GIVEN REQUEST: Give back exactly the lines from the start of the listing to the line containing "# hand driver", inclusive, and nothing beyond them.

MATERIAL PROVIDED:
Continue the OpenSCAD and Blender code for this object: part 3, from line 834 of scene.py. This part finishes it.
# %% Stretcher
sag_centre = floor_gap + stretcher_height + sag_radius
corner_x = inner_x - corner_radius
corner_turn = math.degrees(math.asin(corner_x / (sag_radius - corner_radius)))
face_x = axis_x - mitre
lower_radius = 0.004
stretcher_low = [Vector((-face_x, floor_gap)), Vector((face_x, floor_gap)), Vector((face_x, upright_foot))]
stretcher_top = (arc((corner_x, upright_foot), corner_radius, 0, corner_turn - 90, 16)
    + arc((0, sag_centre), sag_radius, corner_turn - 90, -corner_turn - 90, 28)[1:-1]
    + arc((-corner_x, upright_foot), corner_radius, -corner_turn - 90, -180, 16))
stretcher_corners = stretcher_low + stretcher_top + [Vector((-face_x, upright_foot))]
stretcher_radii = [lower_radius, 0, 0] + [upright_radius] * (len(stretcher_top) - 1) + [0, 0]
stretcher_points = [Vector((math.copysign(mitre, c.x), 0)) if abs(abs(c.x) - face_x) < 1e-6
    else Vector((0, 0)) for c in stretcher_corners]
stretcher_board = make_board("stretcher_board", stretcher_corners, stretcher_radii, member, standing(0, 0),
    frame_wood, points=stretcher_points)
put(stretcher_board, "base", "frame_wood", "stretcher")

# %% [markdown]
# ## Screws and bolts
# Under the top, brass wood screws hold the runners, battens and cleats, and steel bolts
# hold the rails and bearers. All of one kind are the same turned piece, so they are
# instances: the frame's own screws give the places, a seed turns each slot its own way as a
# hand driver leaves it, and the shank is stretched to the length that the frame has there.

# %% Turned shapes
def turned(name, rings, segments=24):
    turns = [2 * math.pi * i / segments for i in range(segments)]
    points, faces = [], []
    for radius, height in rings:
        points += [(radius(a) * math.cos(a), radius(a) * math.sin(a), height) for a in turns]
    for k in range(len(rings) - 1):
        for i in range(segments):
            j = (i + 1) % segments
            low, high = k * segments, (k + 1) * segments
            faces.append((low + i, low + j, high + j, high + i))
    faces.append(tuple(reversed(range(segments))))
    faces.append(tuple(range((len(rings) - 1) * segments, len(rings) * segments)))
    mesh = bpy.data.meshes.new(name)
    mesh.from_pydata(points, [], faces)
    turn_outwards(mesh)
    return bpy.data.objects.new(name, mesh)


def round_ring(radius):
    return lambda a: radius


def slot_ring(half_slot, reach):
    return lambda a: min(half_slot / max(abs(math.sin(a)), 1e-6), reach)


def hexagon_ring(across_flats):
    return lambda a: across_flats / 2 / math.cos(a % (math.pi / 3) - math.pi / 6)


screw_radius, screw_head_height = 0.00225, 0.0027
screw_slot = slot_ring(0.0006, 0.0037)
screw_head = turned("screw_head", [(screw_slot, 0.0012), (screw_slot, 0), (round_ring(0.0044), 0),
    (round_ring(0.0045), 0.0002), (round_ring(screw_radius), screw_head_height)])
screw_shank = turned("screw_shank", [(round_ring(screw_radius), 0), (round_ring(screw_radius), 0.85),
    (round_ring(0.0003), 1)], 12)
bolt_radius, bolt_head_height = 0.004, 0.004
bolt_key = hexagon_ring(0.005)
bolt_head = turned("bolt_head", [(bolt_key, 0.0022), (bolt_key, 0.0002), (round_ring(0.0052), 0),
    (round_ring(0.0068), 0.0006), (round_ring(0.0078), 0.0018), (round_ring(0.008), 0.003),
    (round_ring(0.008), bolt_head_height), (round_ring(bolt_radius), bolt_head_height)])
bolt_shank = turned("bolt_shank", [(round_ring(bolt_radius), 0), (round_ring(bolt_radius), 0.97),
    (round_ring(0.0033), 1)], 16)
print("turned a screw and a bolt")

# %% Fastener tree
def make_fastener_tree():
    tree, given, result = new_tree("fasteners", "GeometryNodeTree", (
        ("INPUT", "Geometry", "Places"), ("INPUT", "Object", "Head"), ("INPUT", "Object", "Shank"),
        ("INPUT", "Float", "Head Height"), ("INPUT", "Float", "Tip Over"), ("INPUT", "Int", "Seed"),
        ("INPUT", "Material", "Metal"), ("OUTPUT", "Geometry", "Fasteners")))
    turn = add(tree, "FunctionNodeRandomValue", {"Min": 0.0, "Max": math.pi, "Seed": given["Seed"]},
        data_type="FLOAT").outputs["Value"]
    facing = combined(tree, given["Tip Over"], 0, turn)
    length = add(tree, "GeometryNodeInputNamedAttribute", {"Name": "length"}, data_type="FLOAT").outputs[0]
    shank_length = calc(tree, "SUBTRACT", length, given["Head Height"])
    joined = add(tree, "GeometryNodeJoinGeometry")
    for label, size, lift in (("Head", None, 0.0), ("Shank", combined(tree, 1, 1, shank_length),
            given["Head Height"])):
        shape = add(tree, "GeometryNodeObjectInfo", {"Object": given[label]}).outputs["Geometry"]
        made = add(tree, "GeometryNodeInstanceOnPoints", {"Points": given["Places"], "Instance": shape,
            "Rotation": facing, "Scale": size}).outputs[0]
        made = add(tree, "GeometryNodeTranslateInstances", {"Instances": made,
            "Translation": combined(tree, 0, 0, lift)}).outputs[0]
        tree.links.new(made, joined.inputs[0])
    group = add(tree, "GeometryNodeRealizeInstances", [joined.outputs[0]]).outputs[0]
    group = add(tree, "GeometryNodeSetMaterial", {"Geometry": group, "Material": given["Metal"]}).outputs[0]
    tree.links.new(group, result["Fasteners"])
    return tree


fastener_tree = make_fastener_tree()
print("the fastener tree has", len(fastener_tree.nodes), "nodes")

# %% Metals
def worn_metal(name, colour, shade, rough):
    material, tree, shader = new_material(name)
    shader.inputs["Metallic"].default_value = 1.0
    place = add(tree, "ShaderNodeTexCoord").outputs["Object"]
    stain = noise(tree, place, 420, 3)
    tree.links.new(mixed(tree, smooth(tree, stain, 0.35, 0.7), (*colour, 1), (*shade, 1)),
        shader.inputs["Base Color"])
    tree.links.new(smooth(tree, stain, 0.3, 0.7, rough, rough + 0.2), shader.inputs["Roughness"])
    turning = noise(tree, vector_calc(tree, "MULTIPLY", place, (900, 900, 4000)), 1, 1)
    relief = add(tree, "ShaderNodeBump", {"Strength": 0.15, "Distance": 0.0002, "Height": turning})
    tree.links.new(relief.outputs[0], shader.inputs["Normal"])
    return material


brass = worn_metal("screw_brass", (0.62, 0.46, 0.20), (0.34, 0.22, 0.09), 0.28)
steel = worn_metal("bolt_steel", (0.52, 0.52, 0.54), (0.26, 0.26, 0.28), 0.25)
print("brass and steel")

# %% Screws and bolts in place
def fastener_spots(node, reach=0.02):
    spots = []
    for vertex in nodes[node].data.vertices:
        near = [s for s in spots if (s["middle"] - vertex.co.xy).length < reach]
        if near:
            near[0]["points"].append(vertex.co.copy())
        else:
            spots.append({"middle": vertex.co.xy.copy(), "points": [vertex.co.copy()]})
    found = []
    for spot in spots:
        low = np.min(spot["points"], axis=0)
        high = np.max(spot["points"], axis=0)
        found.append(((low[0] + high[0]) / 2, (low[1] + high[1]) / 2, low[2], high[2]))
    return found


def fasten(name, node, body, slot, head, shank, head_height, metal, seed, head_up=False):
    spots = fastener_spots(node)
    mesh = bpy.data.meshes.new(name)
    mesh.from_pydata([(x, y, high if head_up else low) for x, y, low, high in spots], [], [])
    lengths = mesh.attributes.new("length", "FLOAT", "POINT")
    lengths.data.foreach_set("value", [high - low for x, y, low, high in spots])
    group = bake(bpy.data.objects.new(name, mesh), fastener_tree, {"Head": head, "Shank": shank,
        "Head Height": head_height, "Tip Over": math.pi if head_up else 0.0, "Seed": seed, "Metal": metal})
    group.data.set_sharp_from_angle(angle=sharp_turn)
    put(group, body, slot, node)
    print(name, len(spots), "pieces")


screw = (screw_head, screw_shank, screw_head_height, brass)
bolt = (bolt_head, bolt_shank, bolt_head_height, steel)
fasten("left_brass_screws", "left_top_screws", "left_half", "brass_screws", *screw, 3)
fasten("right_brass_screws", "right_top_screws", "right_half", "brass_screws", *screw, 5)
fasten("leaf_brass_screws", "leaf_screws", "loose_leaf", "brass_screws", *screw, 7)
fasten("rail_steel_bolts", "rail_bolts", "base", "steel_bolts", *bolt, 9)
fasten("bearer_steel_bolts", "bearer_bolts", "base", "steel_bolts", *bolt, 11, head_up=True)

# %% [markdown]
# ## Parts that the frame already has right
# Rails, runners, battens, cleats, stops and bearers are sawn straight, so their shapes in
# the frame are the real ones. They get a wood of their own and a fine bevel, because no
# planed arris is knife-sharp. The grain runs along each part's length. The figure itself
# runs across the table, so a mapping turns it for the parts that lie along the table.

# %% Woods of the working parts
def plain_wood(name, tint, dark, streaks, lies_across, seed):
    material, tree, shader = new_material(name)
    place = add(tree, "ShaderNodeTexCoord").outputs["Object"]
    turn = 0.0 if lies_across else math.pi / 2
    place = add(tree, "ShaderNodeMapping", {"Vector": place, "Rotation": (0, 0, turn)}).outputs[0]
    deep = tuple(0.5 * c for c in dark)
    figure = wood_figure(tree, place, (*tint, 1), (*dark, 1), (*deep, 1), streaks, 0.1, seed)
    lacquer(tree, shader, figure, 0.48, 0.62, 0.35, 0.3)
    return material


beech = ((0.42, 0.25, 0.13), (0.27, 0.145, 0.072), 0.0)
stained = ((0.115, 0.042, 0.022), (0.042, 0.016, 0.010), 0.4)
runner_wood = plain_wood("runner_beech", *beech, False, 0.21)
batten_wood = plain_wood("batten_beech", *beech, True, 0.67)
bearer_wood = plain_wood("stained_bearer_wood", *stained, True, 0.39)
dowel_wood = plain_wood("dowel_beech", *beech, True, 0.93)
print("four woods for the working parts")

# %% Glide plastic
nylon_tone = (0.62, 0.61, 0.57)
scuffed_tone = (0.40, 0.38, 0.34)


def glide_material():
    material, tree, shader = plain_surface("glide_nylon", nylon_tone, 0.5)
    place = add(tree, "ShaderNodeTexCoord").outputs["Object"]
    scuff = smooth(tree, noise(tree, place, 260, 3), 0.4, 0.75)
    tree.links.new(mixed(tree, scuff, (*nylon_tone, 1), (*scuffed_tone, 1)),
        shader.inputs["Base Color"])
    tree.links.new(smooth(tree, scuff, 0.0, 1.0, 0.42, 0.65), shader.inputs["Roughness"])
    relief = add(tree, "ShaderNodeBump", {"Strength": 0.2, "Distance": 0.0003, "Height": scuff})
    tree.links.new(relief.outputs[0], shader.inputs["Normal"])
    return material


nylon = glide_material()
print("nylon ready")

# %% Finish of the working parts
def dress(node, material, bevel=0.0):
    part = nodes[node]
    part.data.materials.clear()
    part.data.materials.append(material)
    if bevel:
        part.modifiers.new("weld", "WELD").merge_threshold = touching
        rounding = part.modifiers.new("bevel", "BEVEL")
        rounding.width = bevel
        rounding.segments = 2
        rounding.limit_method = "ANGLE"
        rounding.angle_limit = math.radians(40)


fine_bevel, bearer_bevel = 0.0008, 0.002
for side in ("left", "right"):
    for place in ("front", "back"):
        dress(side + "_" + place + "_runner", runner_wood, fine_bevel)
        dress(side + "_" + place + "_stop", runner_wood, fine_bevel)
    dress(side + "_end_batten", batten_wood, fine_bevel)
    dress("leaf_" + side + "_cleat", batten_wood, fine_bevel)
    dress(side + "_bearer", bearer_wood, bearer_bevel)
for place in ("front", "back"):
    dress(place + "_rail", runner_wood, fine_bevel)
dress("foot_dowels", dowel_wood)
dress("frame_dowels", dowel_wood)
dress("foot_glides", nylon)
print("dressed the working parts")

ANSWER TO THIS EXERCISE:
Continue the OpenSCAD and Blender code for this object: part 3, from line 834 of scene.py. This part finishes it.
# %% Stretcher
sag_centre = floor_gap + stretcher_height + sag_radius
corner_x = inner_x - corner_radius
corner_turn = math.degrees(math.asin(corner_x / (sag_radius - corner_radius)))
face_x = axis_x - mitre
lower_radius = 0.004
stretcher_low = [Vector((-face_x, floor_gap)), Vector((face_x, floor_gap)), Vector((face_x, upright_foot))]
stretcher_top = (arc((corner_x, upright_foot), corner_radius, 0, corner_turn - 90, 16)
    + arc((0, sag_centre), sag_radius, corner_turn - 90, -corner_turn - 90, 28)[1:-1]
    + arc((-corner_x, upright_foot), corner_radius, -corner_turn - 90, -180, 16))
stretcher_corners = stretcher_low + stretcher_top + [Vector((-face_x, upright_foot))]
stretcher_radii = [lower_radius, 0, 0] + [upright_radius] * (len(stretcher_top) - 1) + [0, 0]
stretcher_points = [Vector((math.copysign(mitre, c.x), 0)) if abs(abs(c.x) - face_x) < 1e-6
    else Vector((0, 0)) for c in stretcher_corners]
stretcher_board = make_board("stretcher_board", stretcher_corners, stretcher_radii, member, standing(0, 0),
    frame_wood, points=stretcher_points)
put(stretcher_board, "base", "frame_wood", "stretcher")

# %% [markdown]
# ## Screws and bolts
# Under the top, brass wood screws hold the runners, battens and cleats, and steel bolts
# hold the rails and bearers. All of one kind are the same turned piece, so they are
# instances: the frame's own screws give the places, a seed turns each slot its own way as a
# hand driver leaves it, and the shank is stretched to the length that the frame has there.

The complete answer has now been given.